Novel integration of thermoelectric distiller with direct contact membrane distillation

A thermoelectric distiller (TED) integrated with a direct contact membrane distillation (DCMD) unit was proposed and numerically investigated. The mathematical models of the hybrid TED--–DCMD system were developed and validated. In the proposed hybrid system, the TED provides the heating demand of the DCMD desalination unit in four novel configurations of TED-DCMD integration. The first configuration integrates the TED-DCMD by adding a DCMD heat exchanger coil inside the condensation tank of a TED, while the second configuration involves two TED condensation tanks with each tank containing a DCMD heat exchanger coil. The third configuration also consists of two TED tanks with an external heat exchanger where thermal energy from the TED produced water is transferred to the DCMD feed stream. The fourth configuration is a modification of the second configuration with a thermal recovery from TED produced water for inlet feed water preheating.

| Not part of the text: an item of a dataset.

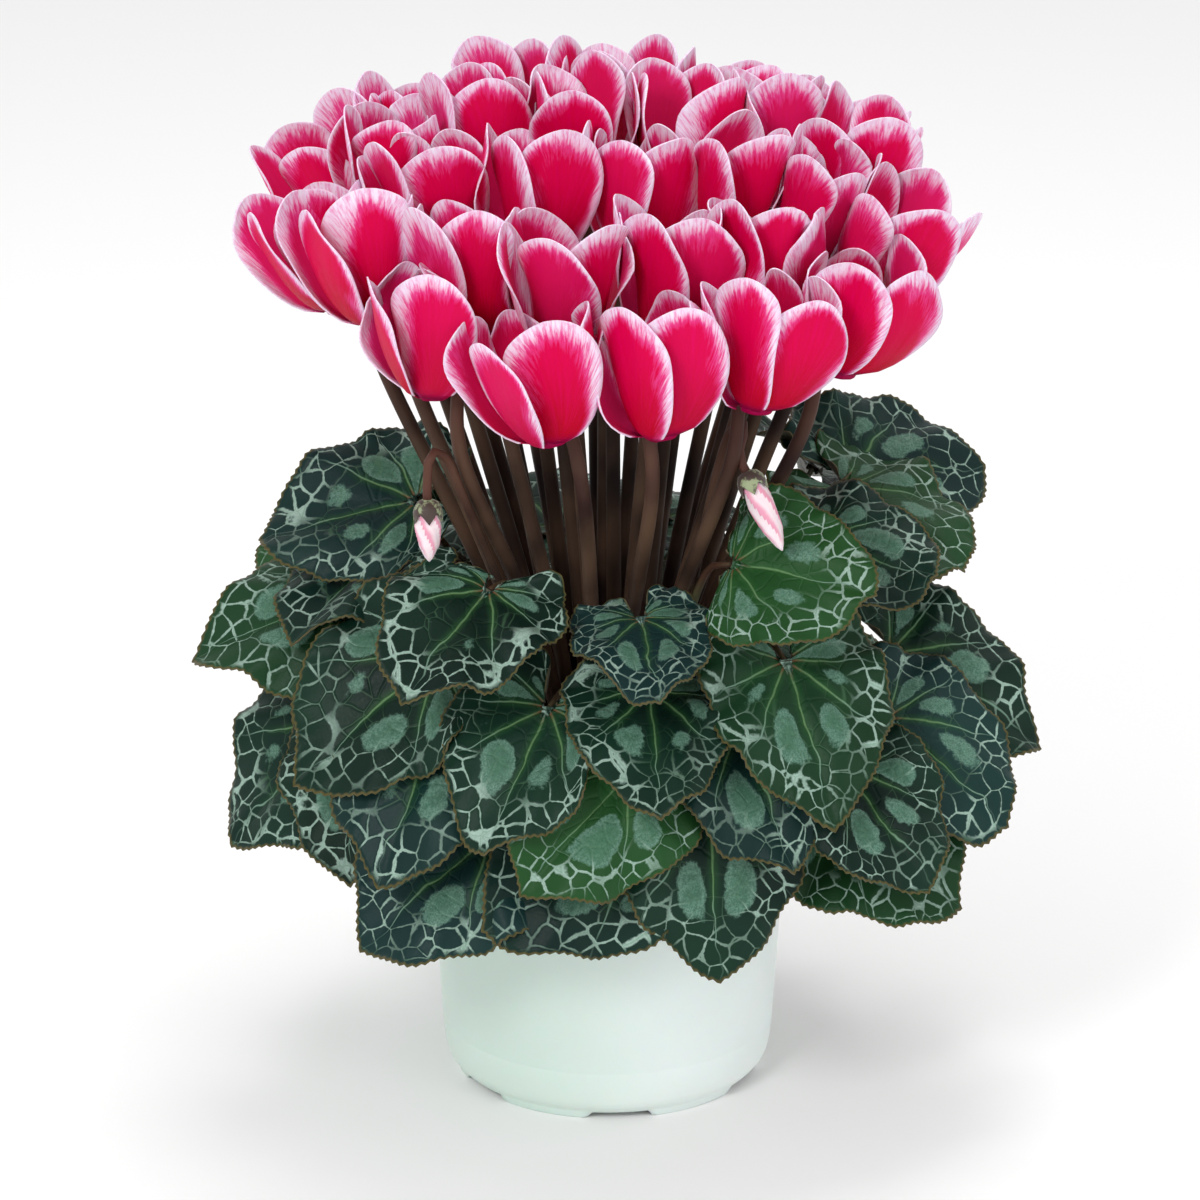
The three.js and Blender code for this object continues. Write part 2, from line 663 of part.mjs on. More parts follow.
// Leaves, bent clear of each other, of the stalks and of the pot.
const nodes = [...LEAVES.map((leaf) => [leaf]), ...FANS.map(fan)];
const leaves = nodes.flatMap((group, node) => {
  const large = group.length === 1;
  return group.map((leaf) => ({ ...leaf, node, large }));
});
const blades = leaves.map((leaf, i) => bladePoints(leaf, i, leaf.large));
const stalked = leaves.flatMap((leaf, i) => (leaf.large || leaf.leading ? [i] : []));
const leafTraces = stalked.map((i) => trace(leafStalk(leaves[i], blades[i])));

function potPlane(centre) {
  const outward = centre.clone().setZ(0).normalize();
  const over = centre.z - POT_HEIGHT;
  const beyond = Math.hypot(centre.x, centre.y) - POT_RIM_RADIUS;
  const tilt = Math.max(0, Math.atan2(over, beyond));
  const normal = outward.clone().multiplyScalar(-Math.cos(tilt)).addScaledVector(UP, -Math.sin(tilt));
  const rim = along(new THREE.Vector3(0, 0, POT_HEIGHT), outward, POT_RIM_RADIUS);
  return { normal, level: rim.dot(normal) - 1.5 };
}

const BLADE_MARGIN = BLADE_THICKNESS / 2 + GAP;
const BLADE_CLEARANCE = FLOWER_STALK_RADIUS + 0.8;
const ROUNDS = 3;
for (let round = 0; round < ROUNDS; round += 1) {
  const planes = blades.map(() => []);
  const centres = blades.map(middle);
  const reaches = blades.map((blade, i) => reach(blade, centres[i]));
  blades.forEach((blade, i) => {
    for (let j = i + 1; j < blades.length; j += 1) {
      if (leaves[i].node !== leaves[j].node && centres[i].distanceTo(centres[j]) < reaches[i] + reaches[j]) {
        const plane = partingPlane(blade, blades[j], BLADE_MARGIN, false);
        planes[i].push(plane);
        planes[j].push(farSide(plane, BLADE_MARGIN));
      }
    }
    const others = leafTraces.filter((_, j) => stalked[j] !== i);
    [...flowerTraces, ...others].forEach((stalk) => {
      const near = stalk.filter((point) => point.distanceTo(centres[i]) < reaches[i] + 4);
      if (near.length > 0) {
        planes[i].push(partingPlane(blade, near, BLADE_CLEARANCE, true));
      }
    });
    planes[i].push(potPlane(centres[i]));
  });
  blades.forEach((blade, i) => bend(blade, planes[i]));
}
const leafStalks = stalked.map((i) => leafStalk(leaves[i], blades[i]));

add('pot', pot(), MATERIALS.pot);
add('soil', soil(), MATERIALS.soil);
add('tuber_and_stalks', fuse([
  tuber(),
  ...flowerStalks.map((points) => rod(points, FLOWER_STALK_RADIUS, FLOWER_STALK_SIDES, 0.8)),
  ...budStalks.map((points) => rod(points, BUD_STALK_RADIUS, FLOWER_STALK_SIDES, 1)),
  ...leafStalks.map((points) => rod(points, LEAF_STALK_RADIUS, LEAF_STALK_SIDES, 0)),
]), MATERIALS.stalk);
bloomNodes.forEach((group, node) => {
  const own = frames.flatMap((frame, i) => (bloomNode[i] === node ? [bloomSolid(frame, petalSets[i])] : []));
  const name = group.length === 1 ? numbered('bloom', node) : numbered('bloom_group', node - BLOOMS.length);
  add(name, fuse(own), MATERIALS.petal);
});
BUDS.forEach((place, i) => add(numbered('bud', i), bud(place), MATERIALS.bud));
nodes.forEach((group, node) => {
  const { faces, edge } = bladeFaces(group.length === 1);
  const own = blades.filter((_, i) => leaves[i].node === node);
  const sheets = own.map((blade) => fromTriangles(skin(blade, faces, edge, BLADE_THICKNESS).triangles));
  const name = group.length === 1 ? numbered('leaf', node) : numbered('leaf_fan', node - LEAVES.length);
  add(name, fuse(sheets), MATERIALS.leaf);
});

export default plant;
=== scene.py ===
"""Potted cyclamen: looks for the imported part. Forms are in millimetres, looks and lights in metres."""
import math

import bpy
import numpy as np
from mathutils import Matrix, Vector


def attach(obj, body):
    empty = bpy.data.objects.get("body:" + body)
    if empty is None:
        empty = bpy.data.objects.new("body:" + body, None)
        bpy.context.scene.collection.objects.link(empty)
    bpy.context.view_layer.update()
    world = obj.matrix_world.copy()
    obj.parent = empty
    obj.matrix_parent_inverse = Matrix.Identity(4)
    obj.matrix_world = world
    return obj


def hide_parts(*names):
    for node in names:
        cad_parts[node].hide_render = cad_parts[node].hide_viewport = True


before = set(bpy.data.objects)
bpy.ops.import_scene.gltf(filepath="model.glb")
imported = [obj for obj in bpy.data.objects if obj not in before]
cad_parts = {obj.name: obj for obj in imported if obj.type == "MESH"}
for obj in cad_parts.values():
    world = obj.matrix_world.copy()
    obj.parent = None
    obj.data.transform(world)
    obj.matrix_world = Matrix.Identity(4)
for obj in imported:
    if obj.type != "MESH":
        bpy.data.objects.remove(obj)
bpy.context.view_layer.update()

# Layout, as in the solid part
METRE, GAP = 1000, 0.3
POT_HEIGHT, POT_RIM_RADIUS, POT_FOOT_RADIUS, POT_FOOT_HEIGHT, POT_FLOOR = 105, 65, 53.5, 3, 5
PAD_RADIUS, FOOT_NOTCHES, FOOT_NOTCH_WIDTH = 11, 6, 24
SOIL_TOP, TUBER_RADIUS, TUBER_BASE, TUBER_TOP = 95, 26, 72, 98
BLADE_THICKNESS, PETAL_THICKNESS = 0.8, 0.8
PETAL_HEIGHT, PETAL_HALF_WIDTH = 42.5, 12.8
PETAL_FLARE, FLARE_START, FLARE_FULL = 0.4, 60, 100
PETAL_WIDEST, PETAL_FOOT, THROAT_RADIUS, PETAL_SPREAD, PETAL_CUP, PETAL_SLANT = 0.64, 2, 5, 16.5, 0.3, 0.2
NOSE_HEIGHT, BLOOM_MIDDLE, BLOOM_REACH = 12, 21, 34
FLOWER_STALK_RADIUS, STALK_BEND_HEIGHT = 2.1, 170
PETAL_ROOM, LEAF_ROOM, RIM_ROOM = 0.6, 0.8, 1.5
STALK_SINK, LEAF_STALK_SINK, LEAF_STALK_INSET, LEAF_STALK_RISE = 6, 5, 2.5, 14
LEAN_OUT, LEAN_FORTH, LEAN_CHANCE = 0.0028, 0.0006, 0.36
HOOK = [[9.2, -16], [9, 8], [7.2, 18], [2.6, 20.6], [0, 16.5], [0, NOSE_HEIGHT + GAP]]
BUD_HOOK = [[15, 4, 0], [9, 15, 0], [2, 17, 1]]
BLOOMS = [
    [-18, -80, 257], [18, -79, 259], [49, -71, 265], [77, -48, 270], [-58, -60, 266],
    [-90, -8, 280], [-77, -33, 283], [-45, -45, 281], [-14, -48, 281], [20, -43, 279],
    [51, -37, 281], [84, -12, 283], [64, -4, 291], [-55, -2, 294], [-24, -11, 297],
    [9, -8, 296], [39, 0, 297], [78, 26, 297], [-69, 30, 296], [-40, 32, 305],
    [-8, 26, 308], [26, 28, 308], [53, 38, 304],
]
BLOOM_GROUPS = [
    [[-26, 66, 304], [8, 64, 306]],
    [[44, 76, 296], [72, 62, 290], [26, 100, 286], [58, 104, 278]],
    [[-60, 68, 294], [-84, 56, 288]],
    [[-42, 98, 284], [-8, 100, 288]],
]
BUDS = [
    {"at": [-60, -70, 232], "lean": [0.02, -0.1, -1], "length": 19},
    {"at": [47, -64, 240], "lean": [0.42, -0.2, -0.9], "length": 27},
]
BUD_RADIUS = 4.6
LEAVES = [
    ([11, -63, 189], [17, -105, 182], 0), ([14, -66, 164], [18, -116, 146], 0),
    ([60, -58, 172], [78, -98, 134], 0), ([-55, -60, 152], [-80, -96, 110], 0),
    ([-20, -70, 160], [-42, -108, 126], 6), ([7, -82, 141], [-27, -114, 112], -8),
    ([9, -74, 117], [-42, -96, 90], -10), ([33, -76, 126], [40, -97, 72], 0),
    ([-40, -68, 112], [-86, -88, 82], 0), ([-58, -48, 170], [-108, -70, 136], 0),
    ([-84, -12, 180], [-144, -18, 166], 0), ([-66, 4, 208], [-122, -4, 202], 0),
    ([-40, -64, 200], [-68, -104, 182], 0), ([42, -55, 206], [88, -79, 207], 0),
    ([70, -12, 198], [114, -32, 196], 0), ([98, -8, 156], [153, -16, 132], 0),
    ([96, -36, 143], [140, -58, 116], 0), ([80, -62, 134], [110, -90, 106], 0),
    ([76, -50, 112], [124, -66, 90], 0), ([43, -66, 152], [64, -98, 114], 0),
]
FANS = [
    (166, 64, 192, 4), (94, 72, 172, -10), (24, 78, 206, 0), (192, 82, 136, 44),
    (146, 80, 146, 40), (100, 76, 132, 40), (54, 80, 150, 40), (10, 82, 122, 38),
]
FAN_SPREAD, FAN_STEP, FAN_BLADE = [-62, 0, 62], 14, 54
LIGHT = np.array([0, -0.9, 0])
BLADE_OUTLINE = [[1, 0], [0.8, 0.25], [0.42, 0.5], [-0.02, 0.55], [-0.34, 0.36], [-0.3, 0.15], [0, 0.03]]
BLADE_MIDDLE, BLADE_RING = 0.15, 0.55
PETAL_POINTS = [[0, -1], [0, 1], [0.42, -1], [0.42, 0], [0.42, 1], [0.84, -1], [0.84, 0], [0.84, 1], [1, 0]]
PETAL_ANGLES = [58, 119, 180, 241, 302]
PETAL_OPEN = [0.9, 0.74, 0.72, 0.74, 0.9]
UP = np.array([0.0, 0.0, 1.0])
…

To investigate the performance (distillate productivity, specific energy consumption, coefficient of performance, and ratio of TED productivity) of each integrated TED-DCMD configuration, the effects of different operating parameters such as DCMD feed flow rate, TEM current, number of TEMs, and TED produced water temperature were examined. Findings indicated that the third configuration is the most energy efficient, with specific energy consumption (SEC) reaching a minimum value of 217 kWh/m3 at low current operation of 2.1 A, and feed flow rate of 4.0 L/min for 8.0 TEMs in the TED. A maximum freshwater productivity and COPh of 2.74 kg/s and 3.24, are attained by the 4th and 3rd configurations, respectively. Results also indicated that elevating the current input encourages higher water productivity. Meanwhile, higher values of SEC and water productivity are attained when operating TED at saturation temperature.